Una beffarda coincidenza fa sì che proprio mentre il Consiglio regionale della Puglia discute delle emergenze del Foggiano, uno dei protagonisti delle lotte per i braccianti della Capitanata sia finito nel mirino delle polemiche per via di ciò che sarebbe accaduto nelle cooperative gestite dalla madre della compagna. È diventato virale sui social il video in cui Aboukabar Soumahoro prima piagnucola («Che cosa vi ho fatto?») e poi attacca citando nientemeno che Martin Luther King. Ora, con il massimo rispetto per Soumahoro, parlamentare della Repubblica candidato in Puglia ed eletto a Modena, il micidiale cortocircuito politico-mediatico in cui è finito dovrebbe insegnare qualcosa pure a lui.

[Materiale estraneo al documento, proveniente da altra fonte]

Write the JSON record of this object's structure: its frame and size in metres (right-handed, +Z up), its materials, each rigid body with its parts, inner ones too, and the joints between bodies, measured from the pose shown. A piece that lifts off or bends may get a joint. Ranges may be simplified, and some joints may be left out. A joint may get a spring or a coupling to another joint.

È infatti lecito porsi almeno una domanda. Da settimane i mezzi di informazione riferiscono delle (presunte) irregolarità che si sarebbero verificate in una cooperativa di migranti a Latina, tra stipendi non pagati, maltrattamenti, fatture false e gente tenuta in nero. Sembrerebbero irregolarità gravi, confermate da più fonti coincidenti e contenute in un esposto della Uil che ha indotto la locale Procura ad aprire un’inchiesta, al momento senza indagati. Viene da chiedersi cosa avrebbe detto il sindacalista Soumahoro contro un «padrone» che dimentica di pagare gli stipendi, tiene i lavoratori al freddo e utilizza modi che appaiono, francamente, ingiustificabili. Nel video che ha invaso i social, l’esponente di Sinistra Italiana ricorda che la sua vita «è stata caratterizzata dalla lotta contro qualsiasi forma di sfruttamento». Ed ecco il corto circuito: lui si dichiara paladino dei deboli, ma ora che il (presunto) sfruttamento è stato ricondotto alla responsabilità (presunta) di sua suocera, Soumahoro riduce tutta la vicenda a livello di complotto e la butta in bagarre.
Non funziona e non può funzionare così. Lo stesso Soumahoro, nel suo recente passato da militante Usb (Unione sindacale di base), ha lottato senza quartiere contro i caporali, ha urlato contro la vergogna dei ghetti che «accolgono» (per modo di dire) migranti di ogni colore, ha insomma più volte segnalato casi come quello che potrebbe riguardare la cooperativa Karibu gestita dalla suocera e in cui lavorava, al tempo, anche la compagna che della coop era consigliere.
Nonostante abbia mantenuto gli stivali sporchi di terra, il nostro ha varcato le porte del Parlamento con i suoi privilegi (dovuti). Ma tra gli inevitabili oneri che il suo nuovo ruolo comporta, c’è anche lo scrutinio dell’opinione pubblica che a volte può arrivare fin dentro il tinello di casa.
Il Paese ha discusso per mesi della cuccia del cane della Cirinnà, del curriculum dell’avvocato Giuseppe Conte, del titolo di studio della ministra Valeria Fedeli e più di recente dell’addetto stampa in nero della sottosegretaria Bellanova. Polemiche feroci innescate senza che questi fatti fossero reato ma, al più, costituissero peccato, a volte quello più grave per chi si affaccia alla vita pubblica. Ovvero l’incoerenza che spesso sconfina nella doppia morale.
Il confine tra pubblico e privato è tanto più labile quanto più si vive sotto i riflettori, e la critica è meccanismo democratico soprattutto quando fa emergere quelle che appaiono come insanabili contraddizioni. Nessuno pensa di seppellire lui o le sue idee, come pure Soumahoro ha detto in preda a un vittimismo cosmico. Un’esibizione che non serve, è controproducente ed è a tratti grottesca. Né tanto meno è necessario scomodare Giuseppe Di Vittorio per ricordare che esistono esempi di sindacalisti rimasti sempre, orgogliosamente, dalla stessa parte. Ma qui viene in soccorso un altro socialista, Pietro Nenni: «Chi gareggia a fare il puro, troverà sempre uno più puro che lo epura». Vale anche per l’onorevole Soumahoro, nonostante i suoi stivali sporchi di terra.